And here's the real kicker; when otherwise rich and successful people have scarcity imposed on them in a controlled experiment, they show very similar reductions in cognitive capacity. The poor don’t make these decisions because they are short-sighted, or lazy. The very fact that they are poor causes them to behave in predictably irrational ways. In other words, if Michael Gove was as hard up as some of his less fortunate constituents, he would be just as likely to end up at the food bank as the result of his own, avoidable, budgeting errors.

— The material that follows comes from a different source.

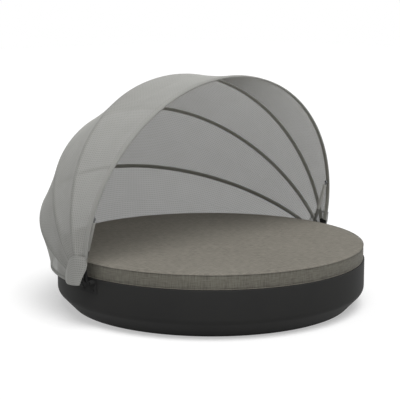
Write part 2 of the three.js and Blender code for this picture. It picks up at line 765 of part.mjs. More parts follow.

To be fair to Gove, he made his incendiary remark as part of a more constructive point about the need to provide education in household budgeting and finance. But this misses the point. It’s not that poor people don’t know how to budget, in fact they have far more experience of managing a tight budget than the rich. The problem is the temporary reduction in cognitive capacity bought about by being hard-up. The authors argue that this makes traditional financial management courses particularly inappropriate. People who are consumed with worry about how they will pay the next bill are simply not in the right frame of mind to take a module on double-entry book keeping. Far better, perhaps, would be to design policies and financial tools in a way that takes into account the effect of scarcity on how we think.

Some hard-up families probably do make bad budgeting deisions; but it’s hardly their fault.

Sam Sims is a researcher at the Institute for Government

Michael Gove at last year's Conservative conference in Birmingham. Photograph: Getty Images.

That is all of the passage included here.